还是差不多去年这时候,我去朋友那里玩,聊起读书来了,我列举被我加入微信读书的书有哪些,正要准备读的书是《乌合之众》。他听后表示,他正好有这本书的纸质书,目前也不看,让我拿去先读。我很感谢他,表示很久不看纸质的了,电子的随时抽碎片时间看,也挺好,既然有他的美意,那我就重温下读纸质书的感觉。
书拿回来了,有时放家里,有时放店里,有时来回带,但就是没有读,期间倒是读了一些电子书。
内心总想着赶紧有空读读,但越是认真,好像离打开书越慢了,仪式感不到位,不想读,环境不好,不想读。
直到今天,这个朋友强烈要求我过去玩,我一下想到借他的书还没读,关键是,书放哪里去了,竟然也记不得了,开始到处找书。
书翻出来了,赶紧坐到桌前,装模作样地翻了几页。对其中两段话挺感冒,一下觉得不虚此读,可以对自己和朋友交个差了,欣欣然合上书本,出发,到朋友那里去了。
把两段话摘录如下:
直到现在,彻底摧毁一个破碎不堪的文明,已然成为群众最明确的任务。这当然不是只有今天才可以有迹可循。历史告诉我们,当建立文明的道德因素失去威力时,它的最终瓦解就是由无意识的野蛮群体完成的,用足够有道理的话说,他们就是野蛮人。创造并且引领文明的历来是为数不多的达官贵族,而不是群体。群体只有强大的破坏力。他们的统治永远都等同于野蛮阶段。
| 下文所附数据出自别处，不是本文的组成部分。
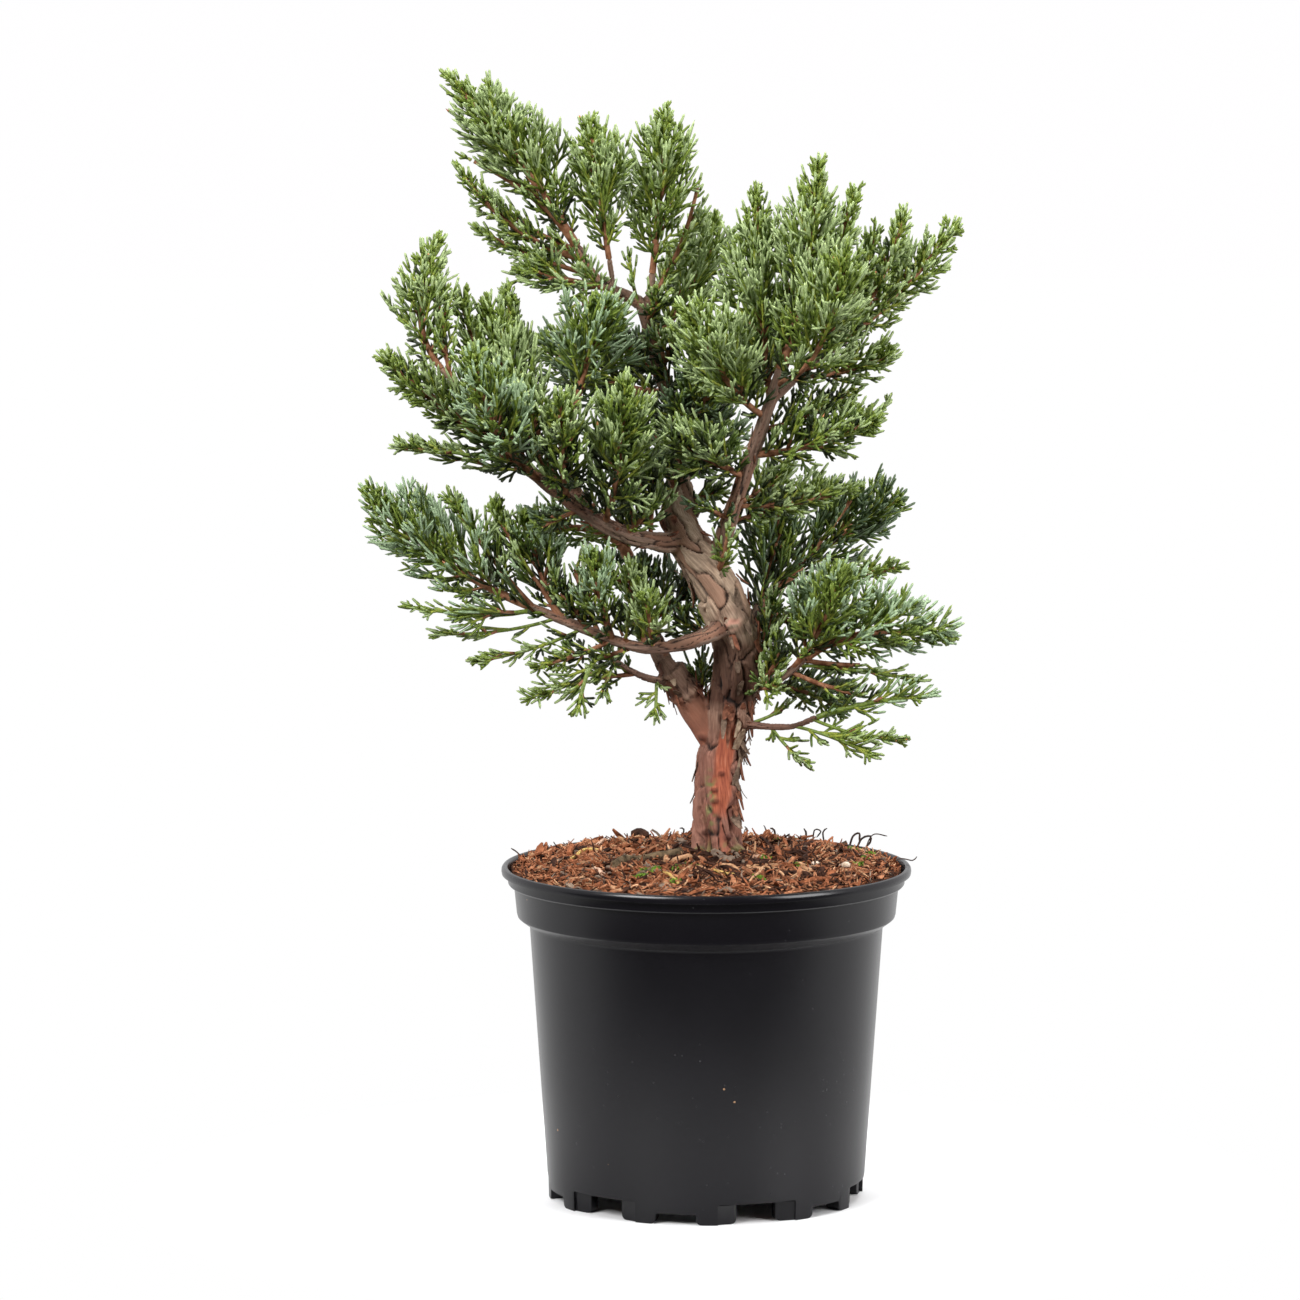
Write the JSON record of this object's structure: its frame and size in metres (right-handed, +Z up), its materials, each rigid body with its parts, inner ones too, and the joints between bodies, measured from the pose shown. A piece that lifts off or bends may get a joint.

一个有着复杂的规章制度,从本能的心理状态步入能够深谋远虑的理性状态的文明,属于文明的高级阶段。群体无一例外地证明,单靠他们自身的力量,这些事情都是无法实现的。
所以,我们在对一种社会现象进行研究的时候,必须分清先后顺序,而且要从两个不同的方面进行研究。通过这种方法,我们会看到,纯粹理性和实践理性的教诲,经常是相反的。这种划分的合理性,几乎适用于所有的材料,就连自然科学的材料也同样适用。从绝对真理的角度看,一个圆或者一个立方体,都是由确定的公式,加上严格的定义,从而形成的不变的几何形状。可是如果从印象的角度看,这些几何图形,展现在我们眼前的,却呈现出各种各样的变化。再者,如果从透视的方面看,这些几何图形又有了变化,立方体可以变成方形,再换个方向,又会变成圆形。而圆形则可以变成椭圆,也可以变成直线。这些形状都是虚幻的,但是,考虑这些虚幻的,反而比它真正的几何形状有意义,因为只有这些虚幻的形状,才是我们能看到的,能用照相机记录的,能够通过绘画描述下来的。所以这样看来,不真实的东西比真实的东西包含的真理要多得多。如果只谈准确的几何形状,那么对自然就有可能存在歪曲,就会让它变得难以辨认。我们可以这样进行一下设想,如果这个世界的人对物体只能进行复制或者翻拍,没有办法实际接触它们,那么对物体的形态,他们就很难形成正 确的看法。更进一步讲, 如果只有少数有学问的人能够掌握关于形态的知识,那么这种形态就不会有多少意义了。